Private repositories require authentication. The Go tool uses Git credentials to fetch private modules. If you don't have access, go get fails with go: github.com/you/private-lib@v1.0.0: reading https://... 403 Forbidden. Ensure your Git client is authenticated.
The module proxy caches modules. The default proxy is proxy.golang.org. It speeds up builds and provides a consistent view. You can check the proxy setting with go env GOPROXY.
# Check the current proxy setting
go env GOPROXY
The output shows proxy.golang.org,direct. The tool tries the proxy first, then falls back to direct fetch. You can set GOPROXY=direct to bypass the proxy, but this is rarely needed. The proxy is reliable and fast.
Tags must be pushed.

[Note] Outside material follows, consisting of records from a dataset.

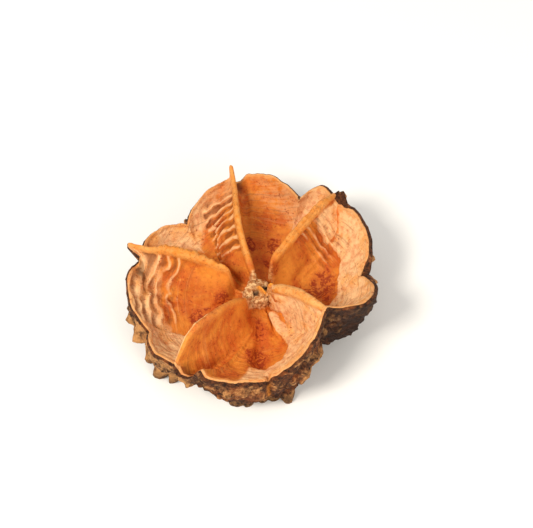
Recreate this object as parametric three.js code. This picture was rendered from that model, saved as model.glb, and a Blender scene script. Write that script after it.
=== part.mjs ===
// A dried, split seed capsule: one woody fruit wall that has burst along five seams into five valves.
// The valves are still joined below, so they stand round a short central column like the petals of a cup.
// Each valve carries a thin upright partition on its midline, and each cell lies between two partitions,
// with the seam of its two valves as a notch in the rim. The outside is bark with blunt warts, and the
// capsule stands on the flat scar where its stalk broke away.
// Millimetres, +Z up. The origin is the centre of the stalk scar, on the surface that the capsule stands on.
import * as THREE from "three";

// The central column, which the partitions grow out of.
const COLUMN = { topHeight: 14, topRadius: 2.6, footRadius: 3.6, footHeight: 8.8 };

// The five valves, anticlockwise from above. azimuth is the midline's, rim its wall's top end and crest the
// free edge of its partition, as radius and height from the column outwards. bow bends the partition sideways.
// The swells are how far the rim bulges out on the midline's clockwise and anticlockwise halves, and lip is
// how thick the wall is at its rim. beak is how far the crest's end stands out and up past the rim.
const VALVES = [
  {
    azimuth: 102, rim: [30.8, 17.3], lip: 0.9, bow: 1.4, swellBefore: 2.1, swellAfter: 0.5, beak: [1.4, 2.4],
    crest: [[2.4, 13], [9, 17], [20, 20.5], [31, 19.5]],
  },
  {
    azimuth: 162, rim: [29.4, 16.3], lip: 0.8, bow: -0.4, swellBefore: 1.2, swellAfter: 1.7, beak: [3.2, 0.8],
    crest: [[2.4, 11.5], [7.5, 15.6], [15, 19.4], [21.7, 20.8], [29.4, 17.6]],
  },
  {
    azimuth: 232, rim: [29.4, 17.6], lip: 1.2, bow: 0.5, swellBefore: 1.9, swellAfter: 1, beak: [0.8, 0.3],
    crest: [[2.4, 13], [6, 17], [10.8, 21.3], [16.7, 24.3], [22.5, 26], [26, 25], [29.4, 19]],
  },
  {
    azimuth: 319, rim: [20.8, 25.4], lip: 1.6, bow: 0, swellBefore: 1, swellAfter: 4, beak: [0.4, 0.2],
    crest: [[2.4, 14.5], [4, 18.4], [8.2, 22.5], [12.9, 25.3], [20.8, 26]],
  },
  {
    azimuth: 413.5, rim: [30, 17.6], lip: 1.6, bow: 0, swellBefore: 1.3, swellAfter: 2.4, beak: [1.6, 1.2],
    crest: [[2.4, 12], [3.2, 8], [4.4, 9], [5, 19], [10, 20.4], [16.4, 20.9], [25, 20.8], [30, 18.8]],
  },
];

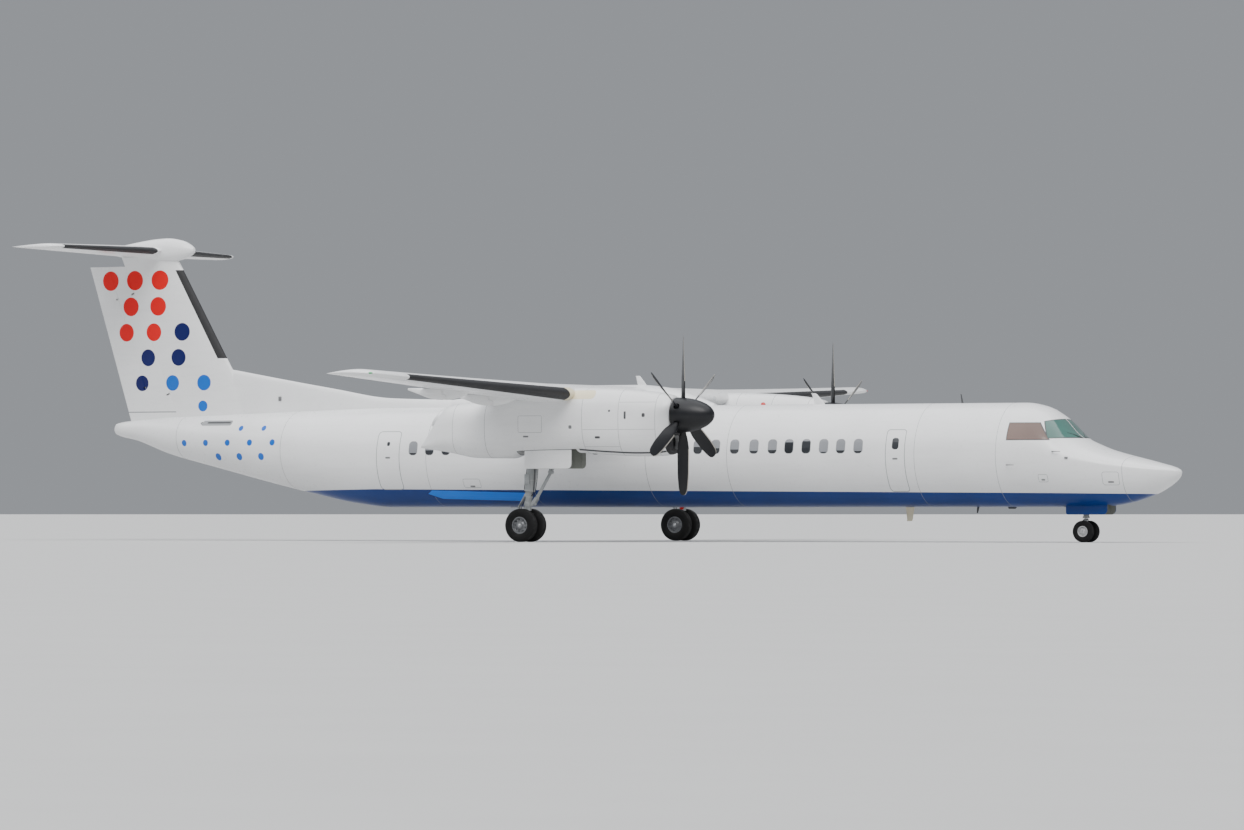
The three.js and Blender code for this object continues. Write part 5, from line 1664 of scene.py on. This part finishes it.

If you tag locally but forget to push, the tag isn't visible. go get fails with go: github.com/you/cool-lib@v1.0.0: invalid version: unknown revision v1.0.0. Always push tags with git push origin --tags.
The module path is the address. Get it right the first time.
Decision matrix
Use a Go module when you want to share code across multiple projects or publish a library for the community. Use a single main.go file when you are prototyping a script that won't be imported anywhere else. Use a private repository when the code contains sensitive logic or internal tools that shouldn't be public. Use go mod init with the repository URL when you are starting a new library or application. Use go get to fetch a published module into your project's dependencies. Use semantic versioning tags starting with v when you release a new version of your module. Use the replace directive when you are testing a local module against a consumer project. Use go mod tidy when you want to clean up unused dependencies and update go.sum. Use gofmt before publishing to ensure your code matches community standards.
Modules are the standard. Stick to the path.